Most cultures and societies in the long sweep of human history have been highly male-dominated. In general, the sex drive of males is apparently much stronger, or at least more persistent, than the sex drive of females. Therefore men are more apt to force sex upon women than vice versa, and physically it would be hard for most women to force sex upon most men, even if they had the sudden yen to do so.

 

To some degree, the zest for sex is nearly universal to everyone, but from what Paul said in I Corinthians, we may conclude he had zero zest for it, and seemed to think no one else should have it either. Such a position is a deliberate ignoring of the human nature of nearly all people. Besides, if indeed Paul got his wish “that all were as I myself am,” the earth would be completely devoid of people.

 

We might give Paul a pass if he just never happened to come across the right woman for him. But Paul being Paul, I doubt that there ever could have been a right woman for him.
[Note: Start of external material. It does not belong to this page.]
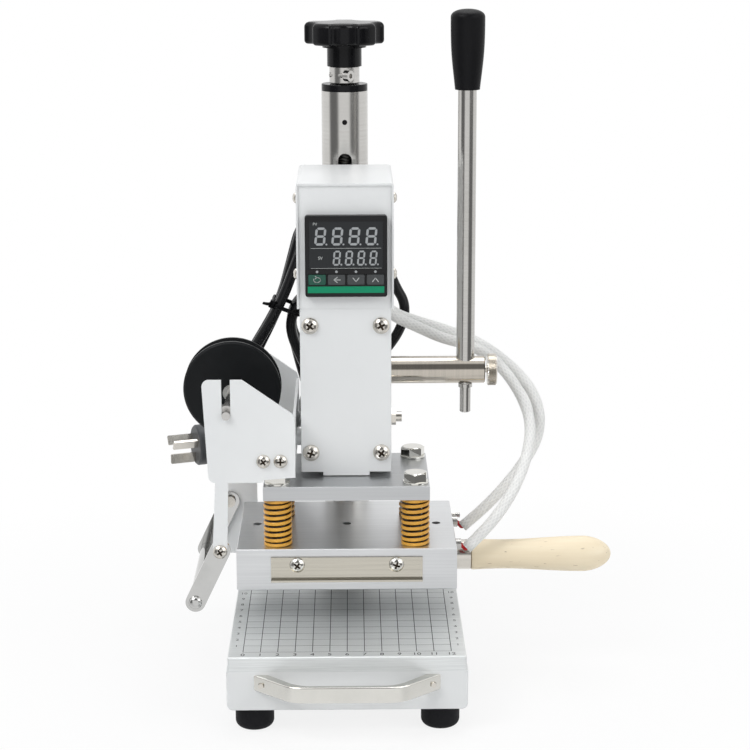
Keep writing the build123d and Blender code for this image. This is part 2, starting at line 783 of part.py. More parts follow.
def lever_grip():
    """A tapered grip with a domed end, turned about the rod."""
    length = gripTop - gripBottom
    with BuildPart() as grip:
        with BuildSketch(Plane.XZ):
            with BuildLine():
                crown = length - 5.0
                Polyline((rodRadius, 0), (7.45, 0))
                Spline((7.45, 0), (9.6, 0.42 * length), (10.25, crown), tangents=[(0.1, 1), (0, 1)])
                Spline((10.25, crown), (0, length), tangents=[(0, 1), (-1, 0)], tangent_scalars=[1.1, 1.0])
                Polyline((0, length), (0, 22), (rodRadius, 22), (rodRadius, 0))
            make_face()
        revolve(axis=Axis.Z)
    return Pos(rodX, shaftY, gripBottom) * grip.part


def thumb_screw():
    """The knurled screw in the end of the shaft that clamps the rod."""
    x0 = shaftRight + 1.5
    head = rod_x(thumbRadius, x0, x0 + thumbThick, shaftY, shaftZ)
    head = chamfer(head.edges().filter_by(GeomType.CIRCLE), 0.7)
    shank = rod_x(2.0, rodX + rodRadius + looseGap, x0, shaftY, shaftZ)
    return head + shank


def bolt_points():
    return [(sx * boltX, sy * boltY) for sy in (-1, 1) for sx in (-1, 1)]


def upper_plate():
    z0 = upperTop - upperThick
    plate = block(-upperHalfWidth, upperHalfWidth, -upperHalfDepth, upperHalfDepth, z0, upperTop)
    plate = chamfer(plate.edges().group_by(Axis.Z)[-1], 0.5)
    for x, y in bolt_points():
        plate -= rod_z(boltRadius + runFit, z0 - 1, upperTop + 1, x, y)
    return plate


def die_springs():
    """Four flat-wire springs, ground flat at both ends."""
    bottom = blockTop + seatGap
    top = upperTop - upperThick
    mean = springRadius - springWire / 2
    pitch = (top - bottom) / springCoils
    arcs = []
    for k in range(int(4 * springCoils) + 4):
        turns = [(k + part) * pi / 2 for part in (0, 0.5, 1)]
        points = [(mean * cos(t), mean * sin(t), pitch * t / (2 * pi)) for t in turns]
        arcs.append(ThreePointArc(*points))
    path = Wire(arcs)
    section = Plane(origin=(mean, 0, 0), x_dir=(1, 0, 0), z_dir=path % 0)
    coil = sweep(section * Rectangle(springWire, springWireHeight), path=path, is_frenet=True)
    one = Pos(0, 0, bottom - pitch * 0.62) * coil & rod_z(springRadius + 5, bottom, top, 0, 0)
    gaps["die spring"] = pitch - springWireHeight
    return group([Pos(x, y, 0) * one for x, y in bolt_points()])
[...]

Therefore it would have been better if he had written nothing to anybody about his thoughts on sex and gender. Nevertheless he did, and the Church and the world have paid an incalculable price for his twisted thinking ever since.

 

We believe, as Genesis 1:1 says, that it was God who created the heavens and the earth. It took literally billions of years for the various species of animals to evolve, including humans, but a sexual attraction toward others in the opposite sex is what guarantees the perpetuation of every species. Therefore, despite all of Paul’s addled observations, sex is fundamentally a good and necessary aspect of all life upon this earth. Some of the biblical laws and rules regarding sex are unacceptably stringent. However, if people are thoughtful and considerate, and if they wisely follow sensible biblical rules, men and women can live together in inter-gender harmony. In conclusion though, it is best to avoid most of the sexual observations of the primary New Testament advice-giver.